La fuerza tranquila
Actualizado:LLAMA la atención el tratamiento que está recibiendo Benedicto XVI por parte de los medios de comunicación llamados 'progresistas' o anticlericales en el sentido más clásico. A pesar de que, aparentemente, no le concedieron tregua ni siquiera los primeros cien días, hoy matizan o distinguen como nunca lo hicieron con Juan Pablo II. Esto puede deberse a que esperan no sé qué cambios con respecto a su predecesor o que consideran que no se puede menospreciar del todo una de las pocas autoridades morales existentes en este mundo.
En realidad, uno de los fenómenos más sorprendentes de los últimos cuarenta años es el de la atención de las masas a un personaje, el Papa, que a menudo no representa su propia religión. Su significado trasciende el de la pertenencia a un grupo o a una cultura y responde a ansias de universalidad, de principios morales compartidos, de búsquedas de sentido siempre presentes en los seres humanos.
En el mundo católico, la figura del Papa ha ido adquiriendo, a lo largo de los siglos, una carga comunitaria y religiosa extraordinaria, incluso prescindiendo de exageraciones o manipulaciones propias de la historia o de la psicología de masas. El cristiano cree que Dios se encarna y se hace hombre, que la Iglesia, comunidad de los creyentes, constituye un auténtico puente entre Dios y los hombres, que los obispos suceden a los apóstoles en su capacidad de transmitir las palabras de Jesús. De hecho, la tradición, la transmisión continuada de la experiencia de Jesús a lo largo de los siglos, resulta fundamental para la vida del cristianismo. En este ámbito, la figura del Papa constituye un punto de referencia común para todos los creyentes. Es el testimonio de las palabras de Jesús, los mártires romanos fieles a su fe, una larga historia de evangelización y confirmación de la fe de los pueblos, la que nos trae Benedicto que enlaza, uno a uno, con doscientos sesenta y tres papas.
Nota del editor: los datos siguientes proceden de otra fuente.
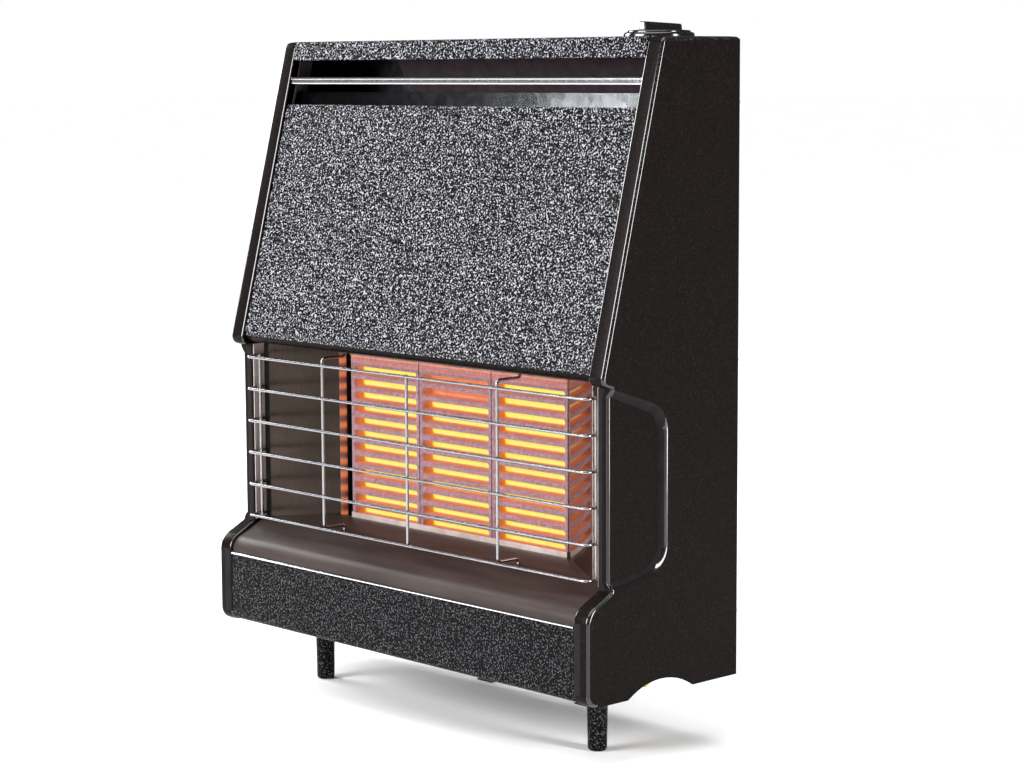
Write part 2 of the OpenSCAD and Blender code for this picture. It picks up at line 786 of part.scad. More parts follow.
module radiant_retainer() color("#77797c") in_case() {
    front = radiant_in - ledge_t;
    box(-radiants_half, front, retainer_low, 2 * radiants_half, firebox_in - front, ledge_t);
    box(-radiants_half, front, retainer_low - retainer_lip, 2 * radiants_half, ledge_t - gap,
        retainer_lip + ledge_t);
}

// Polished side of the reflector, from the radiants out to the guard's end
module reflector_side() {
    low = hearth_h + gap;
    high = hood_low - gap;
    inner = radiants_half + cheek_gap;
    intersection() {
        linear_extrude(height = high) polygon(bent([
            [inner, radiant_back, 0], [inner, cheek_corner, cheek_bend], [cheek_half, cheek_in, roll_r],
            [cheek_end, cheek_in, 0]
        ], -inner_sheet));
        along_x(radiants_half, half_w - radiants_half) polygon([
            [guard_in, fender_mid_h - (fender_mid - guard_in) * fender_slope + gap], [hearth_in, low],
            [firebox_in, low], [firebox_in, high], [guard_in, high]
        ]);
    }
}
module reflector_right() color("#a09890") in_case() reflector_side();
module reflector_left() color("#a09890") in_case() mirror([1, 0, 0]) reflector_side();
// Upper part of the reflector, from the radiants' retainer to the canopy's fold
module reflector_hood() color("#a09890") in_case() difference() {
    along_x(-cheek_end, 2 * cheek_end) polygon(bent([
        [radiant_back, hood_low, 0], [radiant_in, hood_low, roll_r], [hood_in + hood_flat, hood_high, roll_r],
        [hood_in, hood_high, 0]
    ], -inner_sheet));
    for (s = [-1, 1]) rod_z(s * upright_pitch, guard_in + wire_d - weld + top_hook_in,
        min(hood_low, hood_high) - 2 * inner_sheet, abs(hood_high - hood_low) + 4 * inner_sheet, hook_hole_r);
    rod_z(pilot_lane, pilot_in, hood_low - overrun, inner_sheet + 2 * overrun, pilot_pipe_r + gap);
    rod_z(knob_x, probe_in, hood_low - overrun, inner_sheet + 2 * overrun, thermo_r + gap);
}

// Open-topped tray under the radiants, which holds the burner
module burner_tray() color("#77797c") in_case() difference() {
    inner = firebox_half - inner_sheet;
    deep = firebox_in - gap - tray_in;
    box(-firebox_half, tray_in, firebox_low, 2 * firebox_half, deep, hearth_h - firebox_low);
    box(-inner, tray_in + inner_sheet, firebox_low + inner_sheet, 2 * inner, deep, hearth_h - firebox_low);
    rod_x(-firebox_half - overrun, chamber_mid, burner_mid_h, inner_sheet + 2 * overrun, mixer_r + gap);
    for (y = [pilot_in, electrode_in, probe_in])
        rod_z(pilot_x, y, firebox_low - overrun, inner_sheet + 2 * overrun, pilot_r + gap);
}
// Open-fronted firebox behind the radiants
module firebox() color("#77797c") in_case() difference() {
    inner = firebox_half - inner_sheet;
    deep = firebox_back - firebox_in;
    high = firebox_top - firebox_low;
    box(-firebox_half, firebox_in, firebox_low, 2 * firebox_half, deep, high);
    box(-inner, firebox_in - overrun, firebox_low + inner_sheet, 2 * inner, deep - inner_sheet + overrun,
        high - 2 * inner_sheet);
    box(-exchanger_half + inner_sheet, firebox_in + inner_sheet, firebox_top - 2 * inner_sheet,
        exchanger_w - 2 * inner_sheet, deep - 2 * inner_sheet, 3 * inner_sheet);
}
module insulation_board() color("#e9dcc3") in_case()
    box(-firebox_half + inner_sheet + gap, firebox_back - inner_sheet - board_t, firebox_low + inner_sheet,
        2 * (firebox_half - inner_sheet - gap), board_t, firebox_top - firebox_low - 2 * inner_sheet);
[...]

No siempre han sido ejemplares los papas ni los obispos ni los creyentes. Los vasos de barro que contienen el espíritu son, con frecuencia, débiles e inconsecuentes, pero hay más amor, fidelidad y generosidad en la tierra y en la Iglesia que lo contrario. La historia de los papas y del cristianismo constituye una historia espléndida, a pesar de sus debilidades. Benedicto XVI, pues, no viene solo, sino acompañado de una historia y una tradición de valores, aspiraciones, logros y anuncio de la buena nueva que han conformado la historia de Europa y de España. Los españoles somos, en gran parte, fruto de esos valores y de esas tradiciones, y, por esto, le recibimos no solo porque es el hermano mayor de la Iglesia sino, también, por su significado religioso, cultural y ético. Tal vez, no estemos de acuerdo con algunas apreciaciones suyas, pero, en todo caso, no olvidemos que siempre resulta difícil entender a las personas que dicen la verdad.
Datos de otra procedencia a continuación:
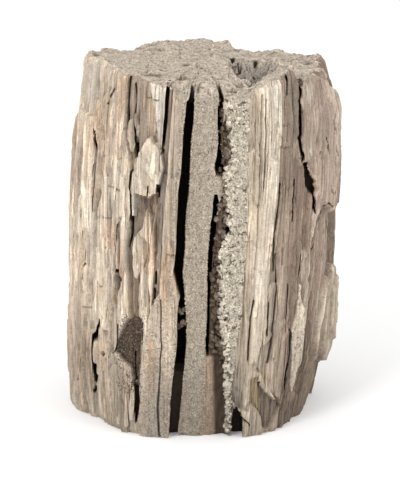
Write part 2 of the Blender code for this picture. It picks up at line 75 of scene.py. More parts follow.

Transcurrido un año largo de pontificado, probablemente, no le conocemos mejor, aunque nos guste cada día más su fuerza tranquila, pero, en todo caso, comprendemos más su insistencia en recordarnos que no todo vale, que existen algunos valores supremos que vale la pena defender, que el creyente no puede ser inconsecuente con las enseñanzas fundamentales de Jesús. Es verdad que la libertad del error es la esencia misma de la libertad, pero ésta no nos exige confundir el error con la verdad.
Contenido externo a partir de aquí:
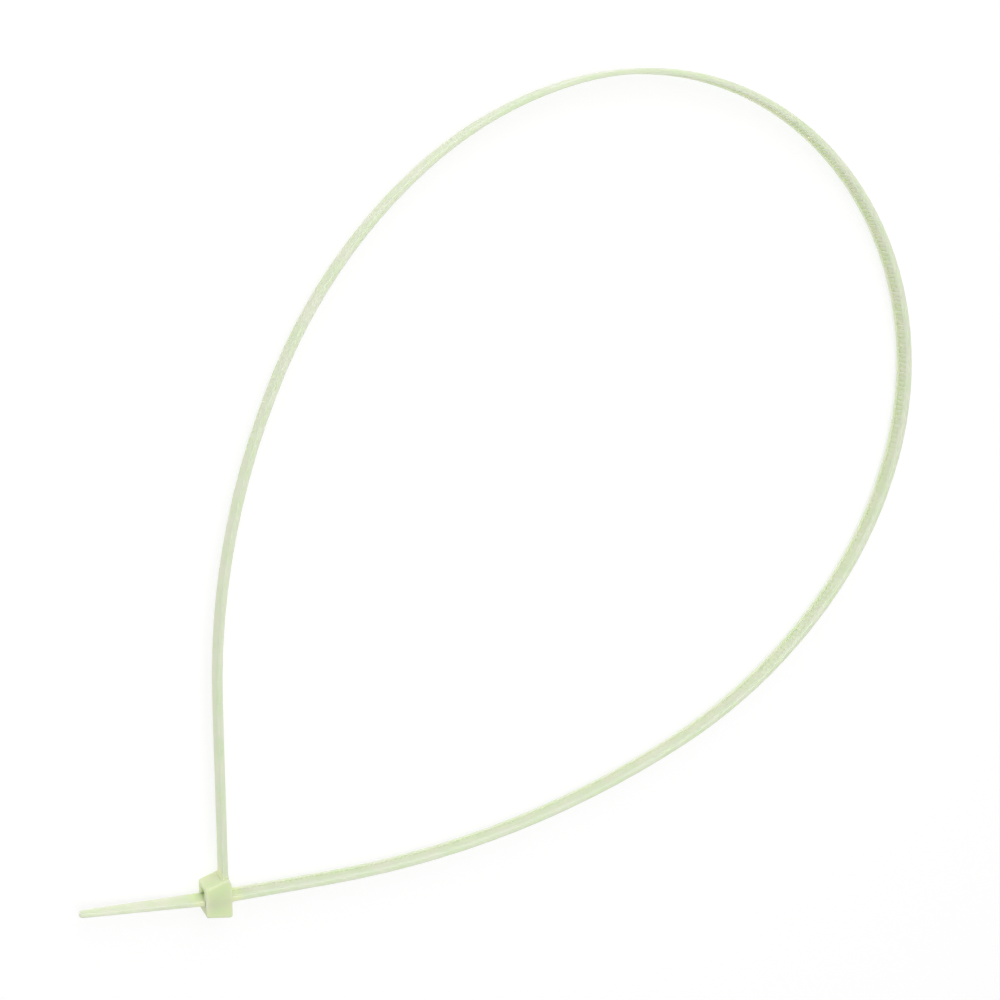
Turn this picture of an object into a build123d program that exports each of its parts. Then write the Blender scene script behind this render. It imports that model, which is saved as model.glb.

En esta sociedad nuestra, con tantos logros y tantas limitaciones, los temas de la organización familiar y de la educación de los hijos se han convertido en una preocupación de primer orden. De hecho, se trata de una preocupación no solo religiosa sino, sobre todo, social que atañe a todos los ciudadanos.
Conrad escribió que «hay viajes que parecen destinados a mostrarnos qué es la vida». Nos bastaría con que este viaje del papa Benedicto nos ayudara a plantear con seriedad el problema que nos aqueja.